I'm not really sure why this is confusing. If you think he doesn't think things through, you have to explain the counter examples.

Otherwise you're just ignoring reality and cherry picking facts.

1 comments

Would you say that your argument is essentially "This person is wrong in such a way that would not be possible without irrationally hating the president"? If that were the case, I would argue that people can be wrong for any reason(s), which seems like a truism to me.

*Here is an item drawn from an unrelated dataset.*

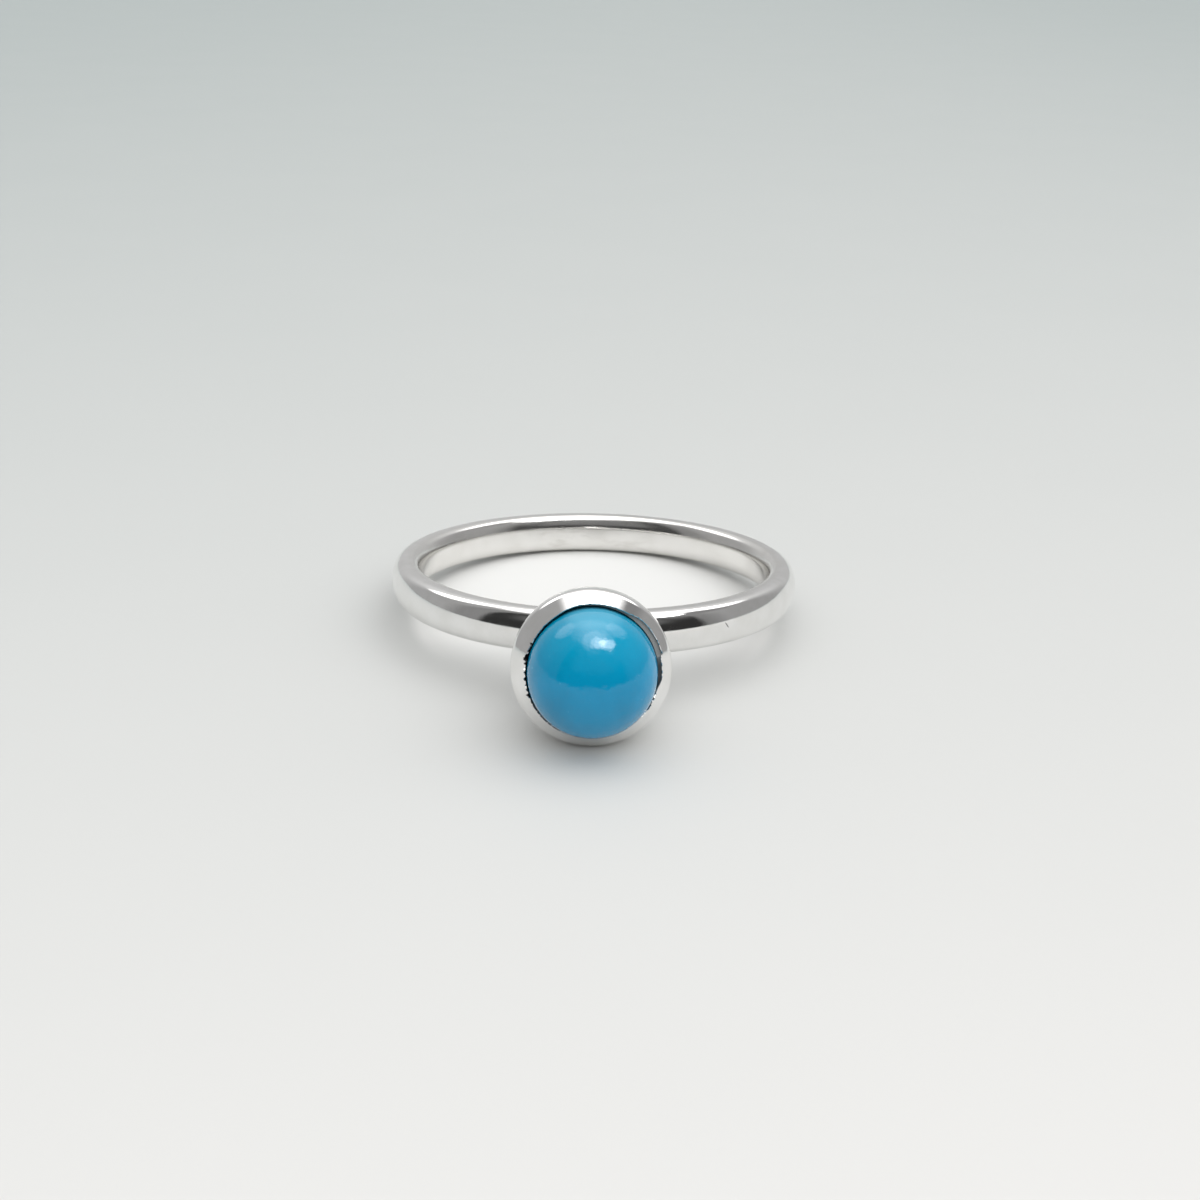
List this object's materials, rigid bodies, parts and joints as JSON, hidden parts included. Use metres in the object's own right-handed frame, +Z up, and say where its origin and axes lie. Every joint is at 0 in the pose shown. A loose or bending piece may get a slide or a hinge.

As for the counter-examples, you have not provided any. You are arguing that the president is the most moral politician (which, while an extraordinary claim, has not been disagreed with by anyone in the thread as far as I can tell), while I am arguing that someone's lack of belief that the president thinks long and hard about his moral positions is not sufficient evidence that such a person has an irrational hatred of the president. I would normally have left it there since we may not even be talking about the same thing, but it seems like your argument is for a unified theory that not only is the president moral, but he is moral to the extent that the belief earlier expressed is evidence that the person holding it both hates the president, and does so irrationally. I was wholly incredulous of that claim, but was seeing if there were some obvious part of it that I missed. That is the confusing part. Does statement actually make sense to you without 5 or 6 extra assumptions in between?

That is correct. You have no concrete examples of immorality, merely gross generalizations. When presented with cases showing that he is more moral than people you defend, you obfuscate and ignore and claim incredulity, because you have no argument.